Sodom und Versicherungen

KOMÖDIE Mit „Willkommen in Cedar Rapids“ hat Miguel Arteta die sündigen und komischen Untiefen der Versicherungsbranche im kleinstädtischen Amerika ausgelotet. Ed Helms spielt voller Unschuld ein Paradoxon: den ehrlichen Versicherungsvertreter

VON WILFRIED HIPPEN

Der Unschuldige im Sündenpfuhl ist entweder eine tragische oder eine komische Gestalt. Entweder er wird korrumpiert oder er bleibt so ahnungslos, dass die Versuchungen schon deshalb an ihm abprallen, weil er sie gar nicht als solche erkennt. Solch ein seliger Einfaltspinsel ist Tim Lippe, ein Versicherungsvertreter, bei dem es kein Widerspruch in sich ist, wenn seine Kunden ihm vertrauen können. Er lebt glücklich und zufrieden in der Kleinststadt Brown Valley, Wisconsin, und für ihn ist es schon äußerst gewagt, dass er seit kurzem eine Liebesaffäre mit seiner ehemaligen Lehrerin, Miss Vanderhei hat (man achte auf die durchgehend witzigen und genau treffenden Namen).

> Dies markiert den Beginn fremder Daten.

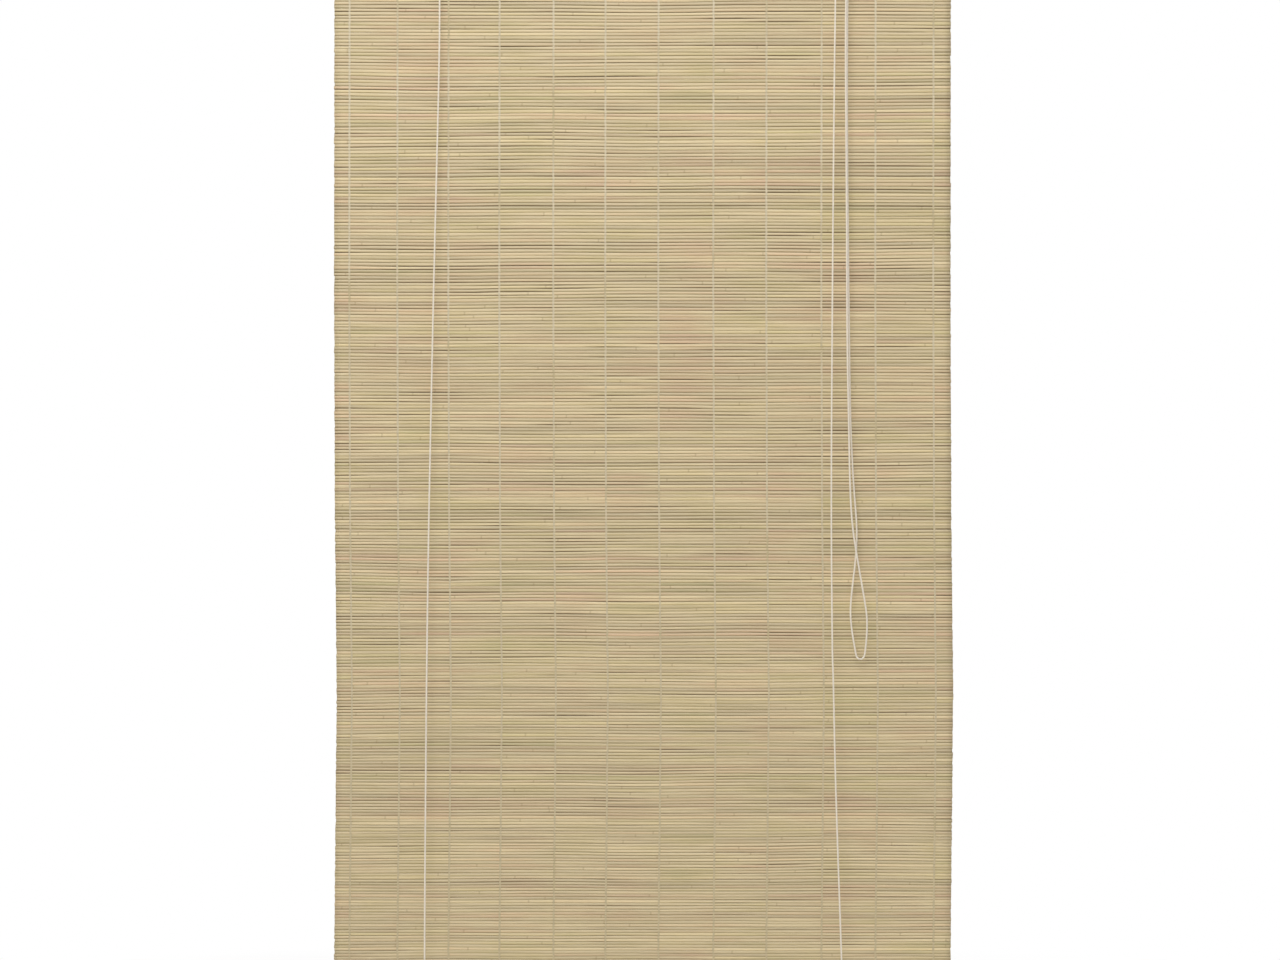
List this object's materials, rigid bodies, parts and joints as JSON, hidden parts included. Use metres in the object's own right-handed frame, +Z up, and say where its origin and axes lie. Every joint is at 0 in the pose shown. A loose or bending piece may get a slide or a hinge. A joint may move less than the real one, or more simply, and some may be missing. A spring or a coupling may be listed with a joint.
{
  "type": "bamboo roll up blind",
  "caption": "Woven mat of bamboo slats on a wooden head rail, drawn up by two lift cords over a cord lock, rolling round its bottom dowel.",
  "frame": {"origin": "midway between the two hanging holes, on the wall side of their plates", "axes": "+Z up along the drop of the mat, +X along the head rail to the right seen from the room, -Y out into the room"},
  "size_m": [0.8, 0.0298, 1.6245],
  "materials": {
    "bamboo": "split bamboo slats, natural, satin",
    "rail_wood": "planed pale softwood, clear matt lacquer",
    "dowel_wood": "turned pale wood, clear matt lacquer",
    "cord": "braided off-white cord",
    "wheel": "moulded off-white plastic",
    "pawl": "cast brass, satin",
    "staple_wire": "galvanised wire",
    "plate_metal": "zinc plated strip",
    "strap_metal": "zinc plated strip",
    "screw_metal": "zinc plated"
  },
  "bodies": {
    "rail": {"cord_staples": "staple_wire", "cross_cord": "cord", "hanging_plate_left": "plate_metal", "hanging_plate_right": "plate_metal", "hanging_plate_screws": "screw_metal", "head_rail": "rail_wood", "left_strap_screws": "screw_metal", "left_wheel_axle": "screw_metal", "left_wheel_strap": "strap_metal", "lift_cord_left": "cord", "lift_cord_right": "cord", "lock_pawl_pin": "screw_metal", "lock_strap": "strap_metal", "lock_strap_screws": "screw_metal", "lock_wheel_axle": "screw_metal", "mat_top_band": "bamboo", "mat_upper": "bamboo", "pull_cord": "cord", "rail_staples": "staple_wire"},
    "rising_panel": {"mat_panel_01": "bamboo"},
    "turn_02": {"mat_panel_02": "bamboo"},
    "turn_03": {"mat_panel_03": "bamboo"},
    "turn_04": {"mat_panel_04": "bamboo"},
    "turn_05": {"mat_panel_05": "bamboo"},
    "turn_06": {"mat_panel_06": "bamboo"},
    "turn_07": {"mat_panel_07": "bamboo"},
    "turn_08": {"mat_panel_08": "bamboo"},
    "turn_09": {"mat_panel_09": "bamboo"},
    "turn_10": {"mat_panel_10": "bamboo"},
    "turn_11": {"mat_panel_11": "bamboo"},
    "turn_12": {"mat_panel_12": "bamboo"},
    "turn_13": {"mat_panel_13": "bamboo"},
    "turn_14": {"mat_panel_14": "bamboo"},
    "turn_15": {"mat_bottom_panel": "bamboo", "bottom_dowel": "dowel_wood", "dowel_staples": "staple_wire"},
    "left_wheel": {"left_wheel": "wheel"},
    "lock_wheel_inner": {"lock_wheel_inner": "wheel"},
    "lock_wheel_outer": {"lock_wheel_outer": "wheel"},
    "lock_pawl": {"lock_pawl": "pawl"}
  },
  "joints": [
    {"name": "raise", "type": "slide", "parent": "rail", "child": "rising_panel", "axis": [0, 0, 1], "range_m": [0, 1.02912], "deforming": ["mat_upper", "lift_cord_left", "lift_cord_right", "pull_cord"]},
    {"name": "turn_02", "type": "hinge", "parent": "rising_panel", "child": "turn_02", "pos_m": [0, -0.0078, -1.16382], "axis": [-1, 0, 0], "range_deg": [0, 32.13]},
    {"name": "turn_03", "type": "hinge", "parent": "turn_02", "child": "turn_03", "pos_m": [0, -0.0078, -1.20334], "axis": [-1, 0, 0], "range_deg": [0, 67.06]},
    {"name": "turn_04", "type": "hinge", "parent": "turn_03", "child": "turn_04", "pos_m": [0, -0.0078, -1.24268], "axis": [-1, 0, 0], "range_deg": [0, 66.18]},
    {"name": "turn_05", "type": "hinge", "parent": "turn_04", "child": "turn_05", "pos_m": [0, -0.0078, -1.27792], "axis": [-1, 0, 0], "range_deg": [0, 64.94]},
    {"name": "turn_06", "type": "hinge", "parent": "turn_05", "child": "turn_06", "pos_m": [0, -0.0078, -1.31302], "axis": [-1, 0, 0], "range_deg": [0, 68.1]},
    {"name": "turn_07", "type": "hinge", "parent": "turn_06", "child": "turn_07", "pos_m": [0, -0.0078, -1.34797], "axis": [-1, 0, 0], "range_deg": [0, 71.83]},
    {"name": "turn_08", "type": "hinge", "parent": "turn_07", "child": "turn_08", "pos_m": [0, -0.0078, -1.38277], "axis": [-1, 0, 0], "range_deg": [0, 76.33]},
    {"name": "turn_09", "type": "hinge", "parent": "turn_08", "child": "turn_09", "pos_m": [0, -0.0078, -1.41742], "axis": [-1, 0, 0], "range_deg": [0, 76.6]},
    {"name": "turn_10", "type": "hinge", "parent": "turn_09", "child": "turn_10", "pos_m": [0, -0.0078, -1.4481], "axis": [-1, 0, 0], "range_deg": [0, 76.36]},
    {"name": "turn_11", "type": "hinge", "parent": "turn_10", "child": "turn_11", "pos_m": [0, -0.0078, -1.47867], "axis": [-1, 0, 0], "range_deg": [0, 82.91]},
    {"name": "turn_12", "type": "hinge", "parent": "turn_11", "child": "turn_12", "pos_m": [0, -0.0078, -1.50912], "axis": [-1, 0, 0], "range_deg": [0, 91.7]},
    {"name": "turn_13", "type": "hinge", "parent": "turn_12", "child": "turn_13", "pos_m": [0, -0.0078, -1.53945], "axis": [-1, 0, 0], "range_deg": [0, 96.06]},
    {"name": "turn_14", "type": "hinge", "parent": "turn_13", "child": "turn_14", "pos_m": [0, -0.0078, -1.56591], "axis": [-1, 0, 0], "range_deg": [0, 100.35]},
    {"name": "turn_15", "type": "hinge", "parent": "turn_14", "child": "turn_15", "pos_m": [0, -0.0078, -1.59227], "axis": [-1, 0, 0], "range_deg": [0, 102.83]},
    {"name": "left_wheel_turn", "type": "hinge", "parent": "rail", "child": "left_wheel", "pos_m": [-0.2566, -0.0145, -0.06], "axis": [0, 1, 0], "continuous": true},
    {"name": "lock_wheel_inner_turn", "type": "hinge", "parent": "rail", "child": "lock_wheel_inner", "pos_m": [0.2584, -0.0145, -0.062], "axis": [0, 1, 0], "continuous": true},
    {"name": "lock_wheel_outer_turn", "type": "hinge", "parent": "rail", "child": "lock_wheel_outer", "pos_m": [0.2584, -0.0201, -0.062], "axis": [0, 1, 0], "continuous": true},
    {"name": "lock_pawl_swing", "type": "hinge", "parent": "rail", "child": "lock_pawl", "pos_m": [0.2789, -0.0173, -0.066], "axis": [0, -1, 0], "range_deg": [0, 40]}
  ],
  "couplings": [
    {"joint": "turn_02", "follows": "raise", "rad_per_m": 0.52902},
    {"joint": "turn_03", "follows": "raise", "rad_per_m": 1.1042},
    {"joint": "turn_04", "follows": "raise", "rad_per_m": 1.0897},
    {"joint": "turn_05", "follows": "raise", "rad_per_m": 1.0693},
    {"joint": "turn_06", "follows": "raise", "rad_per_m": 1.1213},
    {"joint": "turn_07", "follows": "raise", "rad_per_m": 1.1828},
    {"joint": "turn_08", "follows": "raise", "rad_per_m": 1.2569},
    {"joint": "turn_09", "follows": "raise", "rad_per_m": 1.2612},
    {"joint": "turn_10", "follows": "raise", "rad_per_m": 1.2573},
    {"joint": "turn_11", "follows": "raise", "rad_per_m": 1.3651},
    {"joint": "turn_12", "follows": "raise", "rad_per_m": 1.5099},
    {"joint": "turn_13", "follows": "raise", "rad_per_m": 1.5816},
    {"joint": "turn_14", "follows": "raise", "rad_per_m": 1.6523},
    {"joint": "turn_15", "follows": "raise", "rad_per_m": 1.6931}
  ]
}
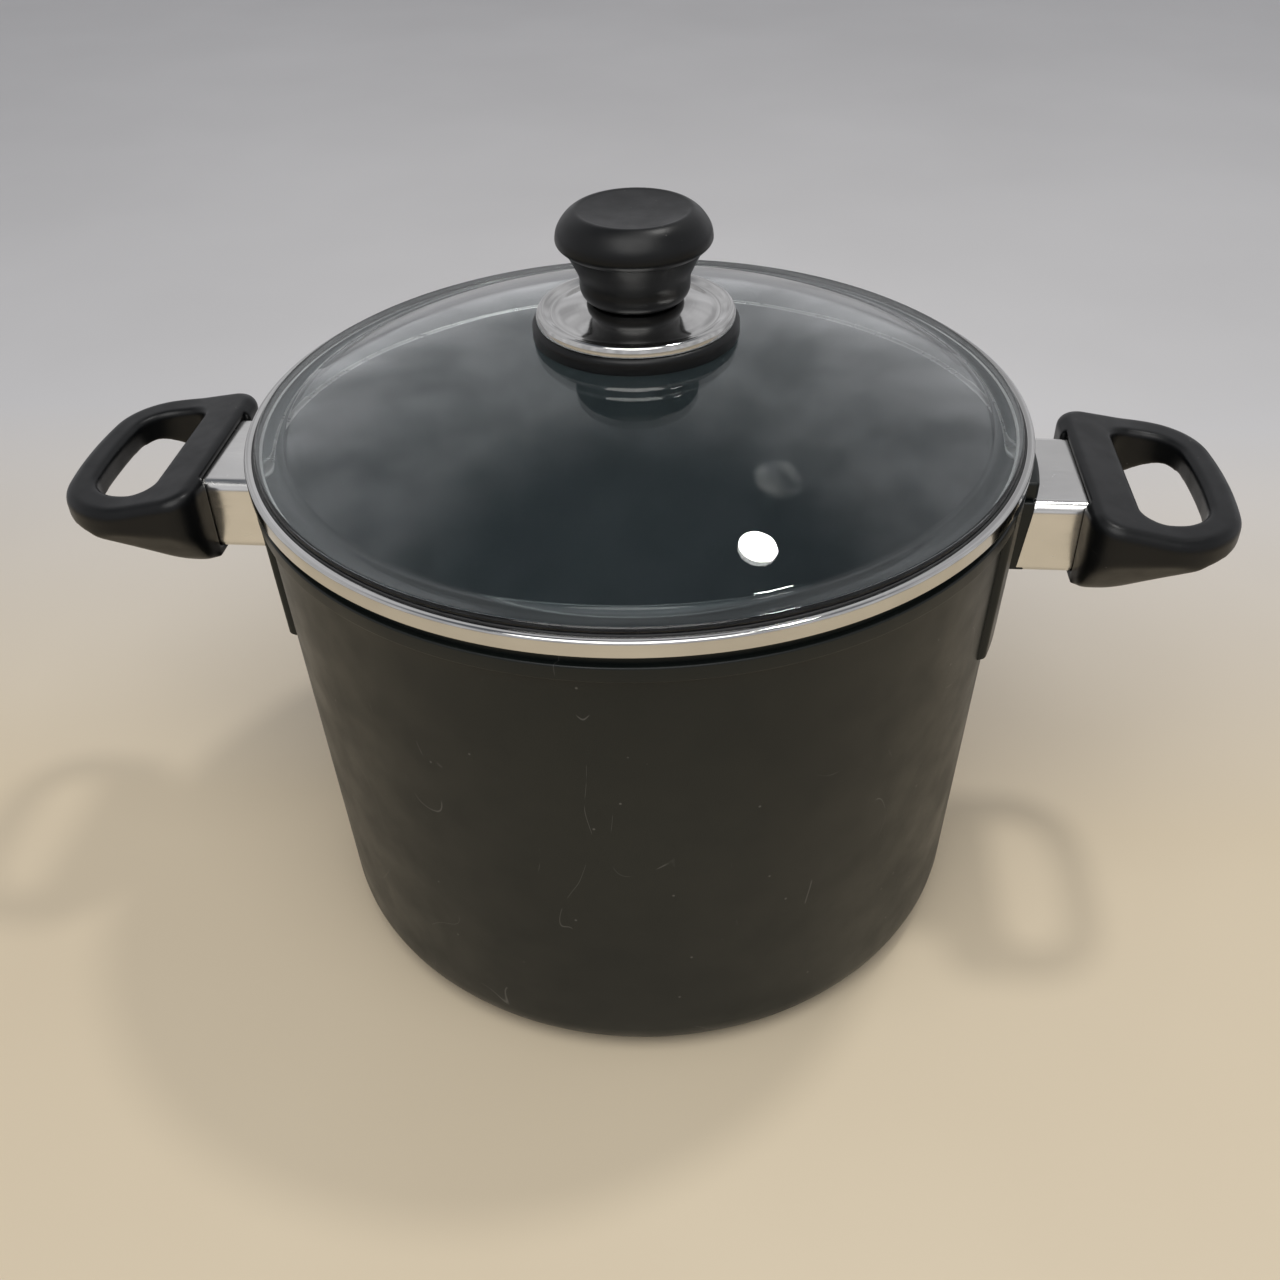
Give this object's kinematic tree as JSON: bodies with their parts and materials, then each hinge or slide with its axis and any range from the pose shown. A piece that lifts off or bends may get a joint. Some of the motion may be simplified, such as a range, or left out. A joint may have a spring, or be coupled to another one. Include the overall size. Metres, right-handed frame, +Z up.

Dass diese eher die Mutterrolle bei ihm einnimmt, bleibt ihm wie so vieles andere verborgen. Sigourney Weaver zeigt in dieser kleinen aber wichtigen Nebenrolle, dass sie auch mit einer anderen Art von Alien klarkommen kann, indem sie mit einer zärtlichen Faszination seine Kindlichkeit hegt und pflegt. Doch all das ändert sich, weil der Held des Films in die Fremde ziehen muss, um auf der Jahrestagung der Versicherungsbranche im fernen Hotelkomplex „Cedar Rapids“ zum vierten Jahr in einer Reihe den begehrten Two Diamonds Award für moralisch einwandfreie Geschäftspraktiken in Empfang zu nehmen. Man sollte meinen, keiner wäre dazu besser geeignet als Tim Lippe, aber die Veranstaltung entpuppt sich als ein Babylon voller Sex, Drogen und Bestechungsangeboten.

Für ihn ist selbst der Hinflug (sein erster!) ein großes Abenteuer, und im Hotel eröffnet ihm schon die Hautfarbe seines Mitbewohners (“There is an Afro-American in my room!“) neue Welten. Doch selbst unter diesem Stress bleibt er nicht nur politisch korrekt. Tim Lippe hat auch für ihn selber ungeahnte Reserven – er mag zwar ein Landei sein, aber ausnehmen lässt er sich nicht so leicht. So ist er nur eine Weile lang schockiert von den moralischen Abgründen, die das Verhalten seiner Kollegen offenbaren, doch bald schließt er Freundschaft mit dem schwarzen Ronald Wilkes und dem berüchtigten Klienten-Wilderer Dean Ziegler, den John C. Reilly wie immer extrem komisch als einen vergnügungssüchtigen Teddybären gibt, der überall Chaos sät. Dazu kommt noch Anne Heche als die verführerisch rothaarige Kollegin Joan Ostrowski-Fox (!) und das Trio jener, die Tim zuerst in die Versuchung, dann aber auch sicher wieder heraus führen, ist komplett. Im Laufe des Wochenendes säuft, kifft und vögelt auch unser Held nach Herzenslust, aber Regisseur Miguel Artega arrangiert dies in solch verdreht absurden Episoden, dass Tim Lippe zwar den ganzen Spaß hat, am Ende aber mit intakter Unschuld die Heimreise antreten kann.

Ed Helms hat als der Zahnarzt in „Hangover“ schon eine ähnliche Rolle gespielt, aber hier gelingt ihm das Kunststück, Tim Lippe naiv aber nicht dumm, verklemmt aber nicht prüde wirken zu lassen. Selbst eine abgebrühte Prostituierte wird von seiner rührenden Ahnungslosigkeit überwältigt und schließt eine keusche Freundschaft mit ihrem „Mr. Sahnebonbon“, die sie allerdings nicht davon abhält, ihm ein Angebot zu machen, das zu dem zugleich obszönsten und witzigsten Satz des Films führt.